The underlying challenge of bundling and its corresponding premise – that colleges and universities do too many things to do the important things well and efficiently – is at the heart of Ryan Craig’s College Disrupted: The Great Unbundling of Higher Education. It is a provocative read, peppered with asides, commentary, and autobiography. Craig is right and wrong – and cheerfully argumentative throughout.
Craig brings an interesting background to the task. A Yale undergraduate and JD, he started his career as a consultant for McKinsey. He followed that up with a stint at Warbug Pincus, a private equity firm, where he oversaw the growth of Bridgepoint Education. Bridgepoint was one of the nation’s fastest growing for-profit education firms in the period when government loan money was easy and government oversight was lax. Those days are now over and the firm has seen its enrollment shrink dramatically and its stock drop precipitously.
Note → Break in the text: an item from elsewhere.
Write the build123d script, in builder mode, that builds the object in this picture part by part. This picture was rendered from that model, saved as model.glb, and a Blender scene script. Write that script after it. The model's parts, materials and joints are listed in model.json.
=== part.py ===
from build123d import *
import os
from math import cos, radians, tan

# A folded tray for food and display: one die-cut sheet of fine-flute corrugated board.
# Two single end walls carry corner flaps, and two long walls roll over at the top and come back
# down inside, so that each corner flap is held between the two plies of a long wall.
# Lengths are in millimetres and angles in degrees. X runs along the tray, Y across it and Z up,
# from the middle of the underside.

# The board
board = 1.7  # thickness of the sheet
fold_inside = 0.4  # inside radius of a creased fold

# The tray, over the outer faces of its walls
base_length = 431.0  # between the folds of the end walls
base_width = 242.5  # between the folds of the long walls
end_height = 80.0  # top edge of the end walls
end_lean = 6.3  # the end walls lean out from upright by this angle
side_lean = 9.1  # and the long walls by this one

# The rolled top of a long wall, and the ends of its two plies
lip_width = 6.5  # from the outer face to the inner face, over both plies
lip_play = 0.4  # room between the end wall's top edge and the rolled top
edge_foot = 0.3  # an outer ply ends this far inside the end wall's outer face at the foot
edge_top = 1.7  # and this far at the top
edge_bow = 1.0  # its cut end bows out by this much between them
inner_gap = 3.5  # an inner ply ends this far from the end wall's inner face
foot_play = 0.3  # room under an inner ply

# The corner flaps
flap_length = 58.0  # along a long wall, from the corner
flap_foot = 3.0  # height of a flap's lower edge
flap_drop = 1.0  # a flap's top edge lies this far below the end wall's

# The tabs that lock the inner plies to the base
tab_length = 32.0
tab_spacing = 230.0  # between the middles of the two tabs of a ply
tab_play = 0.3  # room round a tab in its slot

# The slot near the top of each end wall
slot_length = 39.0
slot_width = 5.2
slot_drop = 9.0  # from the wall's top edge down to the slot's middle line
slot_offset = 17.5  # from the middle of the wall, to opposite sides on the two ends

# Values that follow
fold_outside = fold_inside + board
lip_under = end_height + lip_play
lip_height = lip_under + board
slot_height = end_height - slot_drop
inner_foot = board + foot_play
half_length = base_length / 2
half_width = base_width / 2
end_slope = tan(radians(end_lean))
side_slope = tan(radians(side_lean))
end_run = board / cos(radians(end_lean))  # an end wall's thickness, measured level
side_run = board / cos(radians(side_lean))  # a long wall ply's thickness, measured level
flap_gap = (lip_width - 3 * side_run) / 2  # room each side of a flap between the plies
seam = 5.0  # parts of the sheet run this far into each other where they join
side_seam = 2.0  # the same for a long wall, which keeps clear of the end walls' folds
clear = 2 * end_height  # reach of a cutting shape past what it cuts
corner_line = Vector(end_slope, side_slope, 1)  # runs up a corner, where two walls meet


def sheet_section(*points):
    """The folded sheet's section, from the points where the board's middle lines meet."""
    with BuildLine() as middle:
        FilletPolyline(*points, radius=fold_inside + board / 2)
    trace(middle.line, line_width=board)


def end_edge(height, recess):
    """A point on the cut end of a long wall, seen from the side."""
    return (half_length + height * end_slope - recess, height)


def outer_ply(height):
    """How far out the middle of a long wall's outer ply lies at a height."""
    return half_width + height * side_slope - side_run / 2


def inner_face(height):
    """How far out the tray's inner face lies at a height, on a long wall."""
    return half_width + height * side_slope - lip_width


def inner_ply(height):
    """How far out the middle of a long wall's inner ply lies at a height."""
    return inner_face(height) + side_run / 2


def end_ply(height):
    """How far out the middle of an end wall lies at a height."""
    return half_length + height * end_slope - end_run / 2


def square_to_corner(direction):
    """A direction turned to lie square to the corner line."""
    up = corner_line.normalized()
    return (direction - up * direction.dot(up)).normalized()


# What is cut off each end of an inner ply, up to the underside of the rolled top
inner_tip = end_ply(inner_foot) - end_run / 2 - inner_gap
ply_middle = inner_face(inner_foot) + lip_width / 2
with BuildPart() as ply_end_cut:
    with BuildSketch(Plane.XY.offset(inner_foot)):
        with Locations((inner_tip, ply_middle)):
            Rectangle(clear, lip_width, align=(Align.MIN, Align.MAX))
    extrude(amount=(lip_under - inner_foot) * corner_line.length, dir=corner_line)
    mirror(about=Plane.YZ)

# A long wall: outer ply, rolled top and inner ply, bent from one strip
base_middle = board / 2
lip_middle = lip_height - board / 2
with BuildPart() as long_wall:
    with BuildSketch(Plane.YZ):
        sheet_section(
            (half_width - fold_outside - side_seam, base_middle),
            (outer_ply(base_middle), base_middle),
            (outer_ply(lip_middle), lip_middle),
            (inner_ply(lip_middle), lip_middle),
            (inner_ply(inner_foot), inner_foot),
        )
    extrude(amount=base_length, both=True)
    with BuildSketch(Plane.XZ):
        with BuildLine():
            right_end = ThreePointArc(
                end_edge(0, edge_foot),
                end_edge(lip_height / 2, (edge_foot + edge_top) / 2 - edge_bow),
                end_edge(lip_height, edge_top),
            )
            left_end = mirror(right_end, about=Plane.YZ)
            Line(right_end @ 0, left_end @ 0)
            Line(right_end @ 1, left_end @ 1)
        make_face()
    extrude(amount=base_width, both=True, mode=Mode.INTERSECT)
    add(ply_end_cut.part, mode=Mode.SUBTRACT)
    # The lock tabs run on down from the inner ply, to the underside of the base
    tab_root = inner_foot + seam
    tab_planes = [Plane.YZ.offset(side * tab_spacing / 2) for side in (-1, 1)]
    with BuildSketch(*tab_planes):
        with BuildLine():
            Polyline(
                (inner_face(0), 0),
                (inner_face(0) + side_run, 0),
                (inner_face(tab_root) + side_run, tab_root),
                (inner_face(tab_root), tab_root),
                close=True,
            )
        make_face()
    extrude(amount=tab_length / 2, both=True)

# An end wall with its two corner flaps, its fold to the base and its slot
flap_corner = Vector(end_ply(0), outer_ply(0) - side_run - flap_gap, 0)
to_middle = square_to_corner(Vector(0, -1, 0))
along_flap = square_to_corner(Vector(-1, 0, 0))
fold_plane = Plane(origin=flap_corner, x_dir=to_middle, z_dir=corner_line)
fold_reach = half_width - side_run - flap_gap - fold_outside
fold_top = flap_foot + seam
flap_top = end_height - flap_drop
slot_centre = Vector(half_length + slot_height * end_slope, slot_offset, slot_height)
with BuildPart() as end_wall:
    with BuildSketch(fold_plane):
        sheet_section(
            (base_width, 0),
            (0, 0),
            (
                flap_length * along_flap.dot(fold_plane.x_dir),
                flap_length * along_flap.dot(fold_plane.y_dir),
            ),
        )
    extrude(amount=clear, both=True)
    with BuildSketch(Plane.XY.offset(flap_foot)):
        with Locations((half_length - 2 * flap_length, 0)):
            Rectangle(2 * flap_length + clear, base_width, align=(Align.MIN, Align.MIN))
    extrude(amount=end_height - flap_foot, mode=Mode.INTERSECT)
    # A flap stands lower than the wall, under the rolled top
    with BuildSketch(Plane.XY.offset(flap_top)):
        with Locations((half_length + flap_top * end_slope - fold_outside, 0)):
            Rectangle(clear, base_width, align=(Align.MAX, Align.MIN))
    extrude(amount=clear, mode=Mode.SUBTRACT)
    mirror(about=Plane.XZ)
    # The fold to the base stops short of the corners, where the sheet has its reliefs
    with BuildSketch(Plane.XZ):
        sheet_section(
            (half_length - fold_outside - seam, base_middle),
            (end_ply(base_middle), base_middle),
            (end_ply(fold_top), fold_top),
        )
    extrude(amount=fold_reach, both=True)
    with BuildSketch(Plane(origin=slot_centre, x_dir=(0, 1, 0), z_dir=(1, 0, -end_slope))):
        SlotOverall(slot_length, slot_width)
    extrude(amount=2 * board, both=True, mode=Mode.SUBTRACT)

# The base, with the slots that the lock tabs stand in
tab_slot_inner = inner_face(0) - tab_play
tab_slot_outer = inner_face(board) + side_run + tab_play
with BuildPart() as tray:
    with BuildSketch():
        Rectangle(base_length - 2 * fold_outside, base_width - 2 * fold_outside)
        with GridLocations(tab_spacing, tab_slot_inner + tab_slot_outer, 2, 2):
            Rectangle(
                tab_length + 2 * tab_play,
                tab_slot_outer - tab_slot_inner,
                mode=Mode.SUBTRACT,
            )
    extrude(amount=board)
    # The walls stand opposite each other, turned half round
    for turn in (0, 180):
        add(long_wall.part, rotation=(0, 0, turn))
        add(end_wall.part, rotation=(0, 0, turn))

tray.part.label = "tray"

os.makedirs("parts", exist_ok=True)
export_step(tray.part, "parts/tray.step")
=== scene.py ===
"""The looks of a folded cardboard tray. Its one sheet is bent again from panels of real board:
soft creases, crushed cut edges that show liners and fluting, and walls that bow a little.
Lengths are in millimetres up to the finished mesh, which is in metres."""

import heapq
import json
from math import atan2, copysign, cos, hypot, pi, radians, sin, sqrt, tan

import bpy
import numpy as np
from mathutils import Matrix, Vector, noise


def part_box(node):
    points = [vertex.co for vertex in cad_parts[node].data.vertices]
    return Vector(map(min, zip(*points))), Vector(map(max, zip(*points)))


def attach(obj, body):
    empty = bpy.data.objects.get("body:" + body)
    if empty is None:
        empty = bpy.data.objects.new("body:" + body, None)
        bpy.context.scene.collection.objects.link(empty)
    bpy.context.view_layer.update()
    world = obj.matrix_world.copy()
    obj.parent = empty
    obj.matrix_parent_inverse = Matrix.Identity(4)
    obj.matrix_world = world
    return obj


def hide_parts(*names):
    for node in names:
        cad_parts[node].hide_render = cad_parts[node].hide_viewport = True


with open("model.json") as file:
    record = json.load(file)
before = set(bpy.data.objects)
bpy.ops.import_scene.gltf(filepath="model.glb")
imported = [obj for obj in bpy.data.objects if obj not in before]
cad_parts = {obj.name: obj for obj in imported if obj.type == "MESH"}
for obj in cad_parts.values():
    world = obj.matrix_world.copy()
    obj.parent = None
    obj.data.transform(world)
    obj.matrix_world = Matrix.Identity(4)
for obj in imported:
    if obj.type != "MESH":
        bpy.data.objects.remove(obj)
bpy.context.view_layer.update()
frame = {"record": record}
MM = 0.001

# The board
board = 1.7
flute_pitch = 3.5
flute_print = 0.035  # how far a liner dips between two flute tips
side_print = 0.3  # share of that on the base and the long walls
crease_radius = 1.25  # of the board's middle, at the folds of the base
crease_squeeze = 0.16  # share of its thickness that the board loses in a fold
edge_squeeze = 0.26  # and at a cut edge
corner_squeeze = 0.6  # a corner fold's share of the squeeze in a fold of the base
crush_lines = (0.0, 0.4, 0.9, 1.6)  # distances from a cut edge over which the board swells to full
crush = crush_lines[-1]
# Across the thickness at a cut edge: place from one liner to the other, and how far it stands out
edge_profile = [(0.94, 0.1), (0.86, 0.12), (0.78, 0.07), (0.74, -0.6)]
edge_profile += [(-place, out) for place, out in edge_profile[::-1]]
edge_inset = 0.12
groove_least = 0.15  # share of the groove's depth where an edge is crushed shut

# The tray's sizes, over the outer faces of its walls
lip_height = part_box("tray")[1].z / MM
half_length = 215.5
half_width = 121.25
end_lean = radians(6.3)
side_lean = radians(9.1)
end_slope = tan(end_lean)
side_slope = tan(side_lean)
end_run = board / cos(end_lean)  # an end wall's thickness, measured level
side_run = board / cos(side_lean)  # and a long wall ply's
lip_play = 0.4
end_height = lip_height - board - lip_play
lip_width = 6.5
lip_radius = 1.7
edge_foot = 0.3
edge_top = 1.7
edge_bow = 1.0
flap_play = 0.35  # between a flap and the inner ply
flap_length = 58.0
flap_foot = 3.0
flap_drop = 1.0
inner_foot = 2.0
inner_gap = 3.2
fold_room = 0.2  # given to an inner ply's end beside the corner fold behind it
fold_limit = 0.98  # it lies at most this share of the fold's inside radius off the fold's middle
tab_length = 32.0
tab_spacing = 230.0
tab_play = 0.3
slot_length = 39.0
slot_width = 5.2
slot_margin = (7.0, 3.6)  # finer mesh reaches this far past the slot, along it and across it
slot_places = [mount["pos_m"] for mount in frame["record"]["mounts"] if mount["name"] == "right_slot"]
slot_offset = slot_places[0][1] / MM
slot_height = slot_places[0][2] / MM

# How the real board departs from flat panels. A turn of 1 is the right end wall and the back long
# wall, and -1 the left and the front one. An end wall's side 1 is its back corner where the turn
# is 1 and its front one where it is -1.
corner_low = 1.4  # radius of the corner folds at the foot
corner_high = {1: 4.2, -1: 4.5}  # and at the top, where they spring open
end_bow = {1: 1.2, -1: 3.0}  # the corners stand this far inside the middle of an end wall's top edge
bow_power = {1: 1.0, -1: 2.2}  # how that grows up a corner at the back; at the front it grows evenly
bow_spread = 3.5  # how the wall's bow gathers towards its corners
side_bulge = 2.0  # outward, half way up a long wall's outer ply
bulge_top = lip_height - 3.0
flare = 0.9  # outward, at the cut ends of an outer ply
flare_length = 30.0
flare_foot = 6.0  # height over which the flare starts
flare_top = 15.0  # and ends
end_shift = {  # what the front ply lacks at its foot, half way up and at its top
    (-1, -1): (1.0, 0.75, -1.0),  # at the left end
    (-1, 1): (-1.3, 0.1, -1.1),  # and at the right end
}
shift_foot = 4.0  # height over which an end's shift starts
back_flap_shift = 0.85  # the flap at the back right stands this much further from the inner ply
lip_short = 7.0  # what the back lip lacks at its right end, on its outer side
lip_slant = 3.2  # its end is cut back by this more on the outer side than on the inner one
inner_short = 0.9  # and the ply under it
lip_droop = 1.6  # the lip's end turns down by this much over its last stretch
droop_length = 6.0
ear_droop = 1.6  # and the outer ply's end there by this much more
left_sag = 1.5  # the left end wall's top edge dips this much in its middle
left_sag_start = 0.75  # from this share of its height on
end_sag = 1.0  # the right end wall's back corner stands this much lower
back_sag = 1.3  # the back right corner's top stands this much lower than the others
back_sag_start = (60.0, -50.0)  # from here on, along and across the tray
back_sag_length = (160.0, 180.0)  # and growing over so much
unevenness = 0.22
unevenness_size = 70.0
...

Craig was gone before any of this happened. He led Wellspring Camps, a successful company offering weight-loss camps for children and teens. Today, he is managing director and founder of University Ventures, “the only investment firm focused exclusively on the global higher education sector.” Clearly a savvy businessman, Craig’s perspective, his comfort with popular culture, and his willingness to engage publicly – he blogs regularly for Forbes – make for an unusual combination.
In the book Craig identifies three existential crises facing higher education. Like many others across the spectrum, he sees a crisis of affordability. Too many students have too much debt. Too many, in college and out, question whether the time, tuition, fees, and opportunity costs are worth the cost of a college education. Education, he believes, rests on a value proposition that is increasingly out of alignment with the economy. Law schools, which are in crisis because of rising tuition and the lack of law jobs, are the canaries in the coal mine, he writes.
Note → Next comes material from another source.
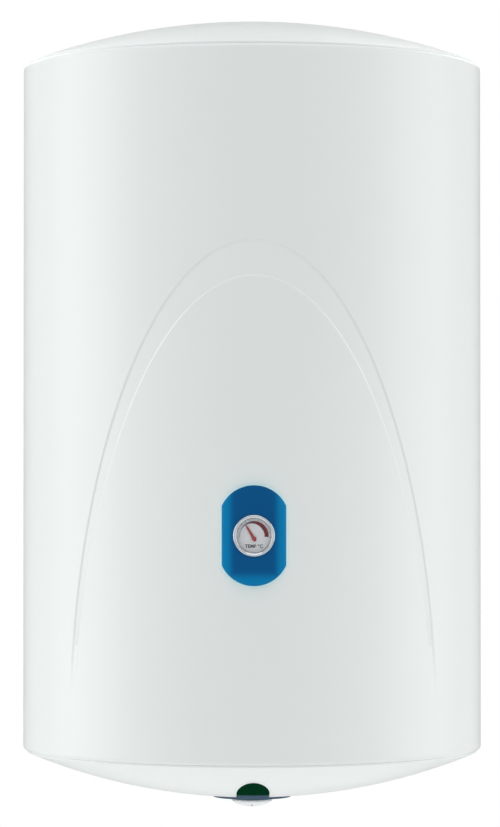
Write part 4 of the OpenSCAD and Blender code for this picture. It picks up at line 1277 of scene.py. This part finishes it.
def build_world():
    """White where the camera sees it. As a light it is a bit stronger from the sides, and darker behind."""
    world = bpy.data.worlds.new("studio")
    bpy.context.scene.world = world
    world.use_nodes = True
    tree = world.node_tree
    tree.nodes.clear()
    coords = added(tree, "ShaderNodeTexCoord")
    parts = added(tree, "ShaderNodeSeparateXYZ", {"Vector": coords.outputs["Generated"]}).outputs
    cloth = mapped(tree, parts["Y"], 0.8, 0.97, 1.0, 0.1)
    squared = computed(tree, "MULTIPLY", parts["X"], parts["X"])
    sides = computed(tree, "MULTIPLY_ADD", squared, FILL_SIDES, FILL)
    strength = computed(tree, "MULTIPLY", sides, cloth)
    fill = added(tree, "ShaderNodeBackground", {"Color": (0.985, 1.0, 1.0, 1), "Strength": strength})
    seen = added(tree, "ShaderNodeBackground", {"Color": (1, 1, 1, 1), "Strength": 1.0})
    direct = added(tree, "ShaderNodeLightPath").outputs["Is Camera Ray"]
    mixed = {0: direct, 1: fill.outputs["Background"], 2: seen.outputs["Background"]}
    mix = added(tree, "ShaderNodeMixShader", mixed)
    added(tree, "ShaderNodeOutputWorld", {"Surface": mix.outputs["Shader"]})


CAMERA_LENS = 158.67
CAMERA_TURN = math.radians(-0.43)      # the photographed heater is turned slightly about its axis
CAMERA_TILT = math.radians(90.887)
CAMERA_SIDE, CAMERA_BACK, CAMERA_UP = -1.97, 3595.9, 273.7     # from the axis, and over the casing's foot


def build_camera():
    camera = bpy.data.cameras.new("camera")
    camera.sensor_width = 36.0
    camera.lens = CAMERA_LENS
    obj = placed("camera", camera)
    seat = Matrix.Rotation(CAMERA_TURN, 4, "Z") @ Vector((CAMERA_SIDE, -CAMERA_BACK, 0))
    obj.location = (seat.x * MM, (AXIS_Y + seat.y) * MM, (CASE_Z0 + CAMERA_UP) * MM)
    obj.rotation_euler = (CAMERA_TILT, 0, CAMERA_TURN)
    bpy.context.scene.camera = obj


build_floor()
build_world()
for light_row in LIGHTS:
    area_light(*light_row)
build_camera()
bpy.context.scene.view_settings.view_transform = "Standard"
Like many in business, Craig faults the academy for managerial ineptitude, a crisis of governance. This, he claims, is because higher education has unclear objectives. Colleges do not maximize or optimize. Instead, they inefficiently chase inputs through an aggregation of programs, initiatives, and administrators (“deanlets“). He argues that colleges and universities foolishly focus on the “4Rs” – rankings, research, real estate, and rah! (sports; he wants to maintain the alliteration).
“Nearly all traditional colleges and universities focus on what’s easy to measure (the four Rs) rather than student learning and employment.”
Shared governance (administration and faculty working together) is also a problem because it is a brake on change. Craig’s third crisis, of data, is not as clearly defined. He would like to see the unit record system, a plan to have the federal government track the educational behavior of each college student, enacted. Again, he believes that there is no true attention being given to student learning.
Compounding this sad state of affairs is what Craig calls pernicious isomorphism, the forces that make shapes and organizations look the same. He claims that most colleges and universities are chasing the same goals and building the same models. This argument is at the heart of Clayton Christensen’s book, The Innovative University. These writers believe that most institutions are trying to look like a variation of Harvard. Proof for this somewhat elusive, but it can be found if one wants to find it.
Craig’s future envisions a “great unbundling.” Elite students and institutions will offer a holistic “traditional” education with the 4Rs and much more. The rest of us will look for education as a competency-based service, more often than not delivered through technology. He believes that for-profit education has been unfairly maligned. Once its reputation is restored, Craig expects that it will expand the range of options and delivery systems available to students. In this future, general education for many of these shorter, competency-based programs will be bypassed. It is lengthy, costly, and does not necessarily meet the demands of students or putative employers.
At a high level, Craig is right to focus on the value proposition underlying higher education. It rests on the belief that the time, money and work in a college education will lead to a better life. What he does not understand is that a college education is much more than a transaction. It is a transformation, a sharing of identities, and a passage of life with tremendous personal and societal impacts. Being college educated is much more than having a few letters after one’s name or being able to perform a skill or task. It is process, experience, and a cluster of ways of thinking and doing that give a graduate the heightened capacity to deal with the vicissitudes of modern life. And we hope that students are able to do so successfully.
Higher education is deeply concerned with outputs. Student learning is our primary responsibility. It is not as entertaining to watch as college football, but it is what college is all about. Some institutions and individuals communicate that more effectively than others. As for rankings, outputs are a major component of how they are established.
All of higher education appreciates the importance of research. A limited number of universities and colleges place research in their missions. An even smaller number prioritize research. The argument that a disproportionate focus on research is undermining American higher education simply does not hold water.
Is a college education too expensive for many? Absolutely. Did too many institutions spend too much money on facilities in the hopes of attracting more students? Probably, but the alternative may not make good business sense. Craig is correct in arguing that bundling – a holistic college education – will remain prevalent when students believe it has clear value. Craig is incorrect in asserting that isomorphism is pernicious. Best practices may lead institutions of higher education into similar practices and policies. And many students, if not most, want to be able to experience much more than the learning of an employable skill. Meaning in life often rests on making meaning in work, and that demands critical questioning, thinking, and growth.
The response to the challenge of affordability is not to promote digitized for-profit training as a viable alternative. What Craig does not appreciate is that the value of a bundled education remains very strong. The challenge for us figuring out how to make it affordable and effective for more.